Mailbag: Mythical class resentments
Plus: Medicare for All, Reconstruction that works, and good movies with bad politics
I didn’t write a dedicated 100 Days of Trump post, but I’m struck by the extent that conditional on him failing to gut American democracy, he has actually accomplished strikingly little so far. He has, yes, done a lot of stuff. He’s made a lot of news. But basically no legislation has passed. Even on a signature issue like immigration, there are no steps being taken to create an enduring policy change. DOGE hasn’t really cut much spending.
Which is not to say that Trump’s term has been inconsequential.
But the authoritarian portents aren’t a sideshow to a dramatic burst of policymaking — they are, in fact, all there is. He’s trying, with limited but real success, to get every institution in America to believe he’s willing and able to harm them through various abuses of power and that therefore his will should be done, whether or not he’s able to get any new laws passed. This only works as a mode of policymaking if somehow the regular partisan alternation in power comes to an end.
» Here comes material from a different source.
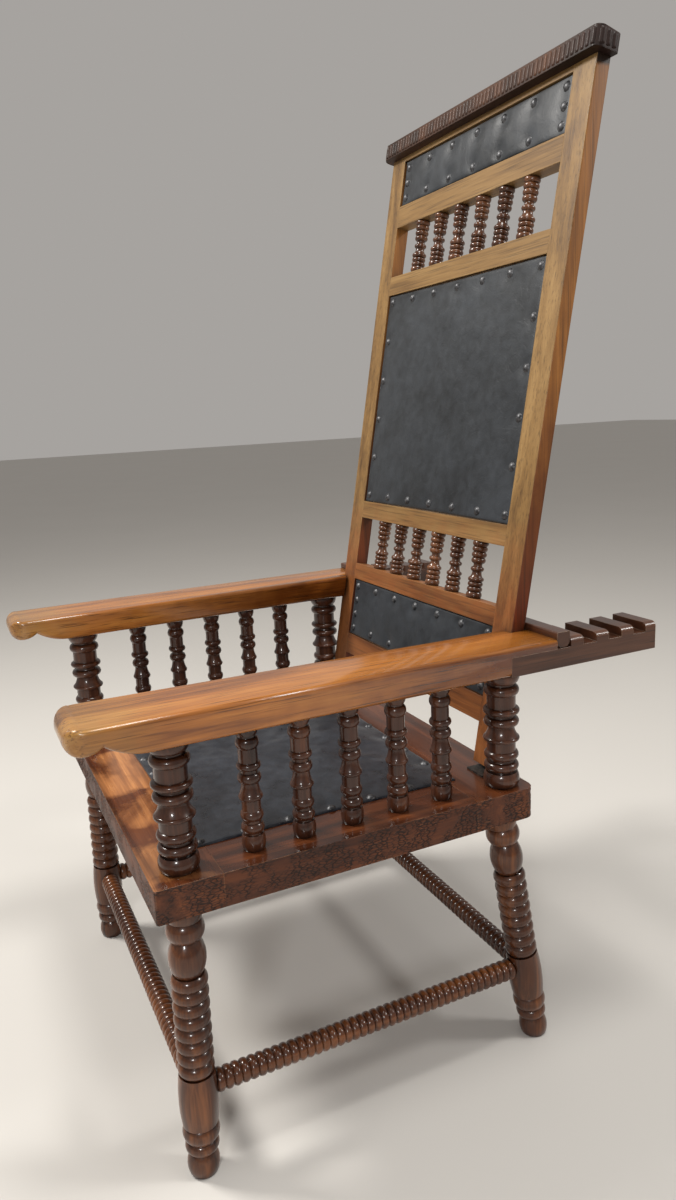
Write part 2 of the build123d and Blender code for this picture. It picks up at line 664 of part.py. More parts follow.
def back_spindle_tenons():
    """Make the round tenons of the back spindles, which pass from bay to rail."""
    middle = BACK_THICKNESS / 2
    cores = []
    for low, high in SPINDLE_BAYS.values():
        for x in spindle_places():
            cores.append(rod((x, middle, low - BACK_SPINDLE_TENON_LENGTH),
                             (x, middle, high + BACK_SPINDLE_TENON_LENGTH), BACK_SPINDLE_TENON_RADIUS))
    return cores


def back_spindles(name):
    """Turn the row of six spindles in one bay of the back."""
    low, high = SPINDLE_BAYS[name]
    middle = BACK_THICKNESS / 2
    row = []
    for x in spindle_places():
        body = turned((x, middle, low), (x, middle, high), BACK_SPINDLE_RADIUS, BACK_SPINDLE_SHARES)
        core = rod((x, middle, low - BACK_SPINDLE_TENON_LENGTH),
                   (x, middle, high + BACK_SPINDLE_TENON_LENGTH), BACK_SPINDLE_TENON_RADIUS)
        row.append(body + core)
    return Compound(children=row)


def back_rail(name):
    """Make one rail of the back with its tenons."""
    low, high = BACK_RAILS[name]
    return block((-BACK_INNER_X, 0, low), (BACK_INNER_X, BACK_THICKNESS, high)) + back_tenons(low, high)


def stile(side):
    """Make one stile of the back with eased edges and the mortises for the rails."""
    sign = SIDES[side]
    x_low, x_high = sorted((sign * BACK_INNER_X, sign * BACK_HALF_WIDTH))
    post = block((x_low, 0, STILE_FOOT), (x_high, BACK_THICKNESS, TOP_RAIL[1]))
    outer = [edge for edge in post.edges().filter_by(Axis.Z) if abs(edge.center().X) > STILE_X]
    post = fillet(outer, STILE_EDGE)
    for low, high in BACK_RAILS.values():
        post -= back_tenons(low, high)
    return post


def panel_pieces(name):
    """Make a panel's leather and the board behind it, in the back's own frame."""
    low, high = PANEL_BAYS[name]
    half_x, half_z = BACK_INNER_X - PANEL_GAP, (high - low) / 2 - PANEL_GAP
    middle = (low + high) / 2
    pad = crowned_pad(half_x, half_z, PANEL_EDGE, PANEL_CROWN, PANEL_PULL)
    face = Plane(origin=(0, PANEL_SETBACK, middle), x_dir=(1, 0, 0), z_dir=(0, -1, 0))
    board = block((-BACK_INNER_X, PANEL_SETBACK, low), (BACK_INNER_X, PANEL_SETBACK + PANEL_BOARD, high))
    return face * pad, board


def panel_nails(name):
    """Make the nails round one panel of the back."""
    low, high = PANEL_BAYS[name]
    half_x = BACK_INNER_X - PANEL_GAP - PANEL_NAIL_INSET
    half_z = (high - low) / 2 - PANEL_GAP - PANEL_NAIL_INSET
    face = Plane(origin=(0, PANEL_SETBACK - PANEL_EDGE, (low + high) / 2), x_dir=(1, 0, 0), z_dir=(0, -1, 0))
    return [face * (Pos(x, y, 0) * nail()) for x, y in rim_places(half_x, half_z, PANEL_NAILS, SIDE_NAILS[name])]


def crest_rail():
    """Make the crest: a cove below, a flat fluted band and a top that falls to the rear."""
    low = TOP_RAIL[1]
    high = low + CREST_HEIGHT
    points = [(0, low), (-CREST_FRONT, low + CREST_COVE), (-CREST_FRONT, high),
              (CREST_REAR, high - CREST_FALL), (CREST_REAR, low + CREST_COVE), (BACK_THICKNESS, low)]
    section = make_face([Line(a, b) for a, b in zip(points, points[1:] + points[:1])])
    solid = Pos(-CREST_HALF_LENGTH, 0, 0) * extrude(Plane.YZ * section, 2 * CREST_HALF_LENGTH)
    plan = block((-CREST_HALF_LENGTH, -CREST_FRONT, low), (CREST_HALF_LENGTH, CREST_REAR, high))
    upright = plan.edges().filter_by(Axis.Z).sort_by(Axis.Y)
    plan = fillet(upright[:2], CREST_CORNER)
    plan = fillet(plan.edges().filter_by(Axis.Z).sort_by(Axis.Y)[-2:], CREST_REAR_CORNER)
    return solid & plan


def knuckles(middle_only, x_low):
    """Make the knuckles of one hinge leaf on the hinge's axis, which here runs along X at the origin."""
    third = HINGE_WIDTH / 3
    spans = [(third + KNUCKLE_GAP, 2 * third - KNUCKLE_GAP)] if middle_only else [(0, third), (2 * third, HINGE_WIDTH)]
    return [rod((x_low + start, 0, 0), (x_low + end, 0, 0), KNUCKLE_RADIUS) for start, end in spans]


def leaf_screws(x_middle):
    """Give the places of the two screws of a leaf, across the hinge and away from the pin."""
    reach = KNUCKLE_RADIUS + HINGE_LEAF_LENGTH / 2
    return [(x_middle + sign * SCREW_PITCH / 2, reach) for sign in (-1, 1)]


def screw():
    """Make a countersunk wood screw with a slot, head up at z = 0."""
    head = Solid.make_cone(SCREW_RADIUS, SCREW_HEAD, HINGE_LEAF)
    head = Pos(0, 0, -HINGE_LEAF) * head
    body = head + rod((0, 0, -SCREW_LENGTH), (0, 0, -HINGE_LEAF / 2), SCREW_RADIUS)
    slot = block((-SCREW_HEAD, -SCREW_RADIUS / 4, -HINGE_LEAF / 3), (SCREW_HEAD, SCREW_RADIUS / 4, HINGE_LEAF))
    return body - slot


def hinge_leaf(x_middle, middle_only):
    """Make a leaf that lies on the plane z = -knuckle radius and runs from the axis towards -Y."""
    x_low = x_middle - HINGE_WIDTH / 2
    third = HINGE_WIDTH / 3
    plate_low = -KNUCKLE_RADIUS
    plate = block((x_low, -KNUCKLE_RADIUS - HINGE_LEAF_LENGTH, plate_low),
                  (x_low + HINGE_WIDTH, -KNUCKLE_RADIUS - KNUCKLE_GAP, plate_low + HINGE_LEAF))
    parts = knuckles(middle_only, x_low)
    spans = [(third + KNUCKLE_GAP, 2 * third - KNUCKLE_GAP)] if middle_only else [(0, third), (2 * third, HINGE_WIDTH)]
    for start, end in spans:
        parts.append(block((x_low + start, -KNUCKLE_RADIUS - 2 * KNUCKLE_GAP, plate_low),
                           (x_low + end, 0, plate_low + HINGE_LEAF)))
    leaf = plate + parts
    leaf -= rod((x_low - OVERRUN, 0, 0), (x_low + HINGE_WIDTH + OVERRUN, 0, 0), PIN_RADIUS + PIN_GAP)
    for x, reach in leaf_screws(x_middle):
        top = plate_low + HINGE_LEAF
        leaf -= rod((x, -reach, top - 2 * HINGE_LEAF), (x, -reach, top + HINGE_LEAF), SCREW_RADIUS)
        leaf -= Pos(x, -reach, top - HINGE_LEAF) * Solid.make_cone(SCREW_RADIUS, SCREW_HEAD, HINGE_LEAF)
    return leaf


def screws_on_leaf(x_middle):
    """Place the two screws of a leaf in the leaf's own frame."""
    top = HINGE_LEAF - KNUCKLE_RADIUS
    return [Pos(x, -reach, top) * screw() for x, reach in leaf_screws(x_middle)]


def hinge_pin(x_middle):
    """Make a hinge pin with its two small heads."""
    half = HINGE_WIDTH / 2
    pin = rod((x_middle - half, 0, 0), (x_middle + half, 0, 0), PIN_RADIUS)
    for sign in (-1, 1):
        start = x_middle + sign * (half + KNUCKLE_GAP)
        end = start + sign * PIN_HEAD
        pin += rod((start, 0, 0), (end, 0, 0), (PIN_RADIUS + KNUCKLE_RADIUS) / 2)
        pin += rod((x_middle, 0, 0), (start, 0, 0), PIN_RADIUS)
    return pin


RAIL_LEAF_PLACE = Location((0, HINGE_Y, HINGE_HEIGHT))
BACK_LEAF_PLACE = Location((0, HINGE_DEPTH, HINGE_RISE), (-90, 0, 0))


def hinge_pieces(side):
    """Make one hinge: the leaf on the rail, the pin and the leaf on the stile, with their screws."""
    x = SIDES[side] * STILE_X
    pieces = {
        f"{side}_hinge_rail_leaf": RAIL_LEAF_PLACE * hinge_leaf(x, False),
        f"{side}_hinge_pin": RAIL_LEAF_PLACE * hinge_pin(x),
        f"{side}_hinge_stile_leaf": BACK_PLACE * (BACK_LEAF_PLACE * hinge_leaf(x, True)),
    }
    rail_screws = [RAIL_LEAF_PLACE * piece for piece in screws_on_leaf(x)]
    stile_screws = [BACK_PLACE * (BACK_LEAF_PLACE * piece) for piece in screws_on_leaf(x)]
    return pieces, rail_screws, stile_screws


def build():
    """Make every node of the chair."""
    nodes = {}
    left_uprights, left_holes = upright_pieces("left")
    right_uprights, right_holes = upright_pieces("right")
    nodes.update(left_uprights)
    nodes.update(right_uprights)
    rail_screws, stile_screws = [], []
    for side in SIDES:
        pieces, on_rail, on_stile = hinge_pieces(side)
        nodes.update(pieces)
        rail_screws += on_rail
        stile_screws += on_stile
    nodes["rail_hinge_screws"] = Compound(children=rail_screws)
    nodes["stile_hinge_screws"] = Compound(children=stile_screws)
    nodes.update(seat_rails(left_holes + right_holes))
    cores = {name: stretcher_core(name) for name in STRETCHER_ENDS}
    for side in SIDES:
        for end in ("front", "rear"):
            nodes[f"{end}_{side}_leg"] = leg(side, end, [cores[f"{side}_stretcher"], cores[f"{end}_stretcher"]])
    for name in STRETCHER_ENDS:
        nodes[name] = stretcher(name)
    nodes["left_arm"] = arm("left", left_holes)
    nodes["right_arm"] = arm("right", right_holes)
    nodes["left_rack"] = rack("left", left_holes)
    nodes["right_rack"] = rack("right", right_holes)
    nodes["seat_leather"] = seat_leather()
    nodes["seat_board"] = seat_board()
    nodes["corner_blocks"] = corner_blocks()
    nodes["seat_nails"] = seat_nails()
    nodes["crossbar"] = crossbar()
    spindle_tenons = back_spindle_tenons()
    for name in BACK_RAILS:
        nodes[name] = BACK_PLACE * (back_rail(name) - spindle_tenons)
    for side in SIDES:
        nodes[f"{side}_stile"] = BACK_PLACE * stile(side)
    for name in SPINDLE_BAYS:
        nodes[name] = BACK_PLACE * back_spindles(name)
    boards, nails = [], []
    for name in PANEL_BAYS:
        pad, board = panel_pieces(name)
        nodes[f"{name}_leather"] = BACK_PLACE * pad
        boards.append(BACK_PLACE * board)
        nails += [BACK_PLACE * piece for piece in panel_nails(name)]
    nodes["panel_boards"] = Compound(children=boards)
    nodes["panel_nails"] = Compound(children=nails)
    nodes["crest_rail"] = BACK_PLACE * crest_rail()
    return nodes


os.makedirs("parts", exist_ok=True)
CENTRED = Pos(0, -MIDDLE_Y, 0)
for node_name, shape in build().items():
    export_step(CENTRED * shape, f"parts/{node_name}.step")
print("hinge axis y, z:", round(HINGE_Y - MIDDLE_Y, 3), round(HINGE_HEIGHT, 3))
print("notch fronts y:", [round(FIRST_NOTCH_Y + index * NOTCH_PITCH - MIDDLE_Y, 3) for index in range(NOTCH_COUNT)])
print("notch width, floor, top:", round(NOTCH_WIDTH, 3), NOTCH_FLOOR, ARM_TOP)
print("feet y:", round(FRONT_POST_Y - FRONT_FOOT_FORWARD - MIDDLE_Y, 3), round(REAR_POST_Y + REAR_FOOT_BACK - MIDDLE_Y, 3))
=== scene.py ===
"""Dresses a reclining armchair with turned spindles: wood, leather, nails, light and camera."""

from __future__ import annotations

import json
import logging
from dataclasses import dataclass, field, replace
from enum import Enum
from math import exp, radians, sqrt
from typing import Any, Callable

import bmesh
import bpy
from mathutils import Matrix, Vector, noise

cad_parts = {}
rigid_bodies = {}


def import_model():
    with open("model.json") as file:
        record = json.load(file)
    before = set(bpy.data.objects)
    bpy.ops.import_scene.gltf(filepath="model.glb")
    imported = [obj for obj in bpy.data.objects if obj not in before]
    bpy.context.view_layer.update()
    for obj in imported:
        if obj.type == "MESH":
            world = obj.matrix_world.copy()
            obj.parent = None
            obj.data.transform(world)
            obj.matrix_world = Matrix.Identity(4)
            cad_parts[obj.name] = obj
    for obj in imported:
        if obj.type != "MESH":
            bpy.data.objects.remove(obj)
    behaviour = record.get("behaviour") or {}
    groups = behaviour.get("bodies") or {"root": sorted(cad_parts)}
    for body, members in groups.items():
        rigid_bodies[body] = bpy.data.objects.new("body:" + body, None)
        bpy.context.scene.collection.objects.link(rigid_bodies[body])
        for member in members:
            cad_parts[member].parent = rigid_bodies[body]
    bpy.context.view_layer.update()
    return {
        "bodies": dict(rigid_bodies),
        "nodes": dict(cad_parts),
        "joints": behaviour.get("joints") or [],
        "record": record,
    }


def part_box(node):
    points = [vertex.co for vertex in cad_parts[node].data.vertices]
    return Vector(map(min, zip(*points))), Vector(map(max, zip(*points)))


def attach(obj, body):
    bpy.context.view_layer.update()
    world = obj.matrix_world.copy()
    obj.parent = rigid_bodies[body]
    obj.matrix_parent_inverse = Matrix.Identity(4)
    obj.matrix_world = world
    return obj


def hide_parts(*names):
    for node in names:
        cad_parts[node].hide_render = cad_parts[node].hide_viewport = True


LOG = logging.getLogger("armchair")
MM = 0.001
FIXED, SWINGING = "chair_frame", "back_frame"
SIDES = {"left": 1, "right": -1}
ENDS = ("front", "rear")
NUMBER, VECTOR = "NodeSocketFloat", "NodeSocketVector"

Triple = tuple[float, float, float]
Colour = Triple
Range = tuple[float, float]

# Corners of the CAD meshes closer than this are one corner.
WELD = 0.004 * MM
# Faces of a CAD mesh that meet at more than this keep a sharp edge.
CAD_CREASE = radians(30)
# Sockets of the Mix node when it mixes colours.
MIX_SHARE, MIX_FIRST, MIX_SECOND, MIX_RESULT = 0, 6, 7, 2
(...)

Adam: I’ve seen a lot of data that suggests that the working class resents the college educated professional managerial class more than the billionaire class. Assuming that’s true, why don’t the Democrats attack the professional managerial class more often?
I’d be curious what data you’ve seen on that. What I’ve seen is that many working class people like to vote for Republicans rather than Democrats, and some people interpret this failure of progressive anti-plutocrat politics as reflecting class resentment of educated professionals. But I don’t really think that’s correct. One of my hottest takes is that I believe the main reason that people who vote Republican do so is because they align with the Republican Party on public policy questions that are important to them. For example, many cross-pressured voters who picked Barack Obama over Mitt Romney, despite worries that liberals are too soft on crime and immigration, were reassured by Donald Trump’s promises to protection Social Security and Medicare and upset by Democrats post-2012 leftward moves on immigration and crime.
In general, I think liberals just badly underrate the role of sincere disagreement about moral values.
I was thinking about this recently, because last week I watched a focus group of ticket-splitting voters, one of whom was talking about the problem of homelessness in his community. The,n this week while I was in Tennessee, I heard a local NPR segment about the problem of homelessness in the Nashville area. As constructed by the NPR reporter and her interlocutor, a social service provider, the problem of homelessness is that the people experiencing homelessness have a low quality of life. It is unpleasant to be homeless, and obtaining social services is difficult because the state and federal government put a lot of administrative burdens in the way. The people in question need housing, but also need assistance with various other problems, and the overall contour of the issue is that we need to be kinder and more generous.
The focus group guy had a completely different construction of this. To him, the problem was that homeless people were physically present near his house, and he did not like that. He thinks they’re gross and that they commit crimes, and he wants someone to make them go away.
I think we can all comprehend both these frames, both humane concern for the problems facing the people sleeping on the street and also normie annoyance they are at times nuisances. The humanitarian frame is much more conventional among social service workers, among academics, among journalists, and therefore among Democratic Party politicians who care about what those people think and whose staffs see those people as their peers. But I think the normie annoyance frame is much more common among the actual population. This isn’t class resentment of professionals, though, it’s simply disagreeing with a worldview that’s common among professionals.
David: Are there any movies/books that have changed your politics at all? Or any whose politics you disagree with but find it compelling anyway?